The most plausible metabolic source of the symptoms is a dose-dependent release of certain cytokines, an event which occurs by inhaling metal oxide fumes that injure the lung cells. This is not an allergic reaction, though allergic reactions to metal fumes can occur.

==Diagnosis==
Diagnosis is primarily anecdotal, that is, it depends upon a good occupational history. Diagnosis of metal fume fever can be easily missed because the complaints are non-specific, resemble a number of other common illnesses, and presentation occurs typically 2–10 hours after the exposure. When respiratory symptoms are prominent, metal fume fever may be confused with acute bronchitis or pneumonia. The diagnosis is based primarily upon a history of exposure to metal oxide fumes. Cain and Fletcher (2010) report a case of metal fume fever that was diagnosed only by taking a full occupational history and by close collaboration between primary and secondary health care personnel.
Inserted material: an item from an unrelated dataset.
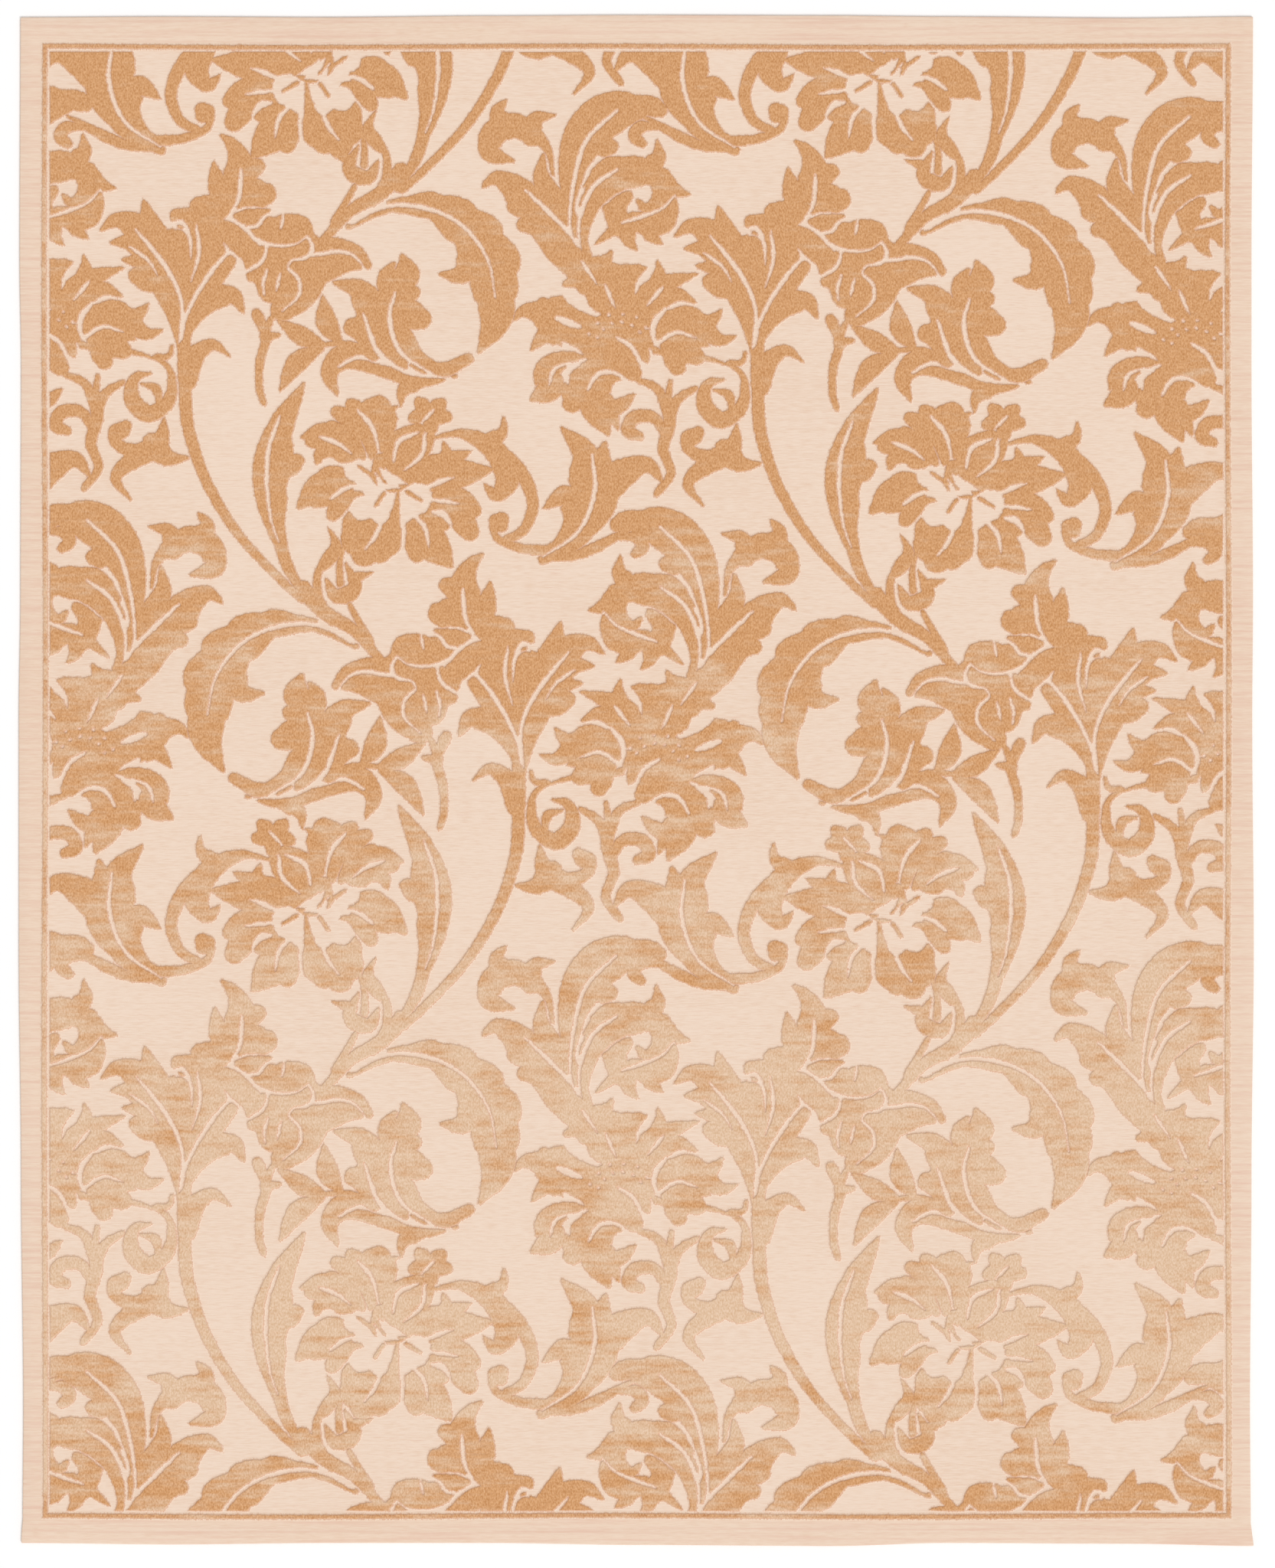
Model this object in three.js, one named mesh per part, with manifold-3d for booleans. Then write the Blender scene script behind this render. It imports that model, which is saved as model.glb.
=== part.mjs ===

Physical symptoms vary among persons exposed, depending largely upon the stage in the course of the syndrome during which examination occurs. Patients may present with wheezing or crackles in the lungs. They typically have an increased white blood cell count, and urine, blood plasma and skin zinc levels may be elevated. Chest X-ray abnormalities may also be present.

An interesting feature of metal fume fever involves rapid adaptation to the development of the syndrome following repeated metal oxide exposure. Workers with a history of recurrent metal fume fever often develop a tolerance to the fumes. This tolerance, however, is transient, and only persists through the work week. After a weekend hiatus, the tolerance has usually disappeared. This phenomenon of tolerance is what led to the name "Monday morning syndrome".

In 2018, there were 259 cases of metal fume fever reported to the United States Poison Control Center.

==Treatment==
Treatment of mild metal fume fever consists of bedrest, keeping the patient well hydrated, and symptomatic therapy (e.g. aspirin for headaches) as indicated. In the case of non-allergic acute lung injury, standard or recommended approaches to treatment have not been defined.

The consumption of large quantities of cow's milk, either before or immediately after exposure is a traditional remedy. However, the United Kingdom Health and Safety Executive challenges this advice, warning, "Don't believe the stories about drinking milk before welding. It does not prevent you getting metal fume fever."

==Prevention==
Prevention of metal fume fever in workers who are at risk (such as welders) involves avoidance of direct contact with potentially toxic fumes, improved engineering controls (exhaust ventilation systems), personal protective equipment (respirators), and education of workers regarding the features of the syndrome itself and proactive measures to prevent its development.

In some cases, the product's design may be changed so as to eliminate the use of risky metals. Cadmium is often replaced by other metals. NiCd rechargeable batteries are being replaced by NiMH. These contain other toxic metals, such as chromium, vanadium and cerium. Zinc or nickel plating can be used instead of cadmium plating, and brazing filler alloys now rarely contain cadmium.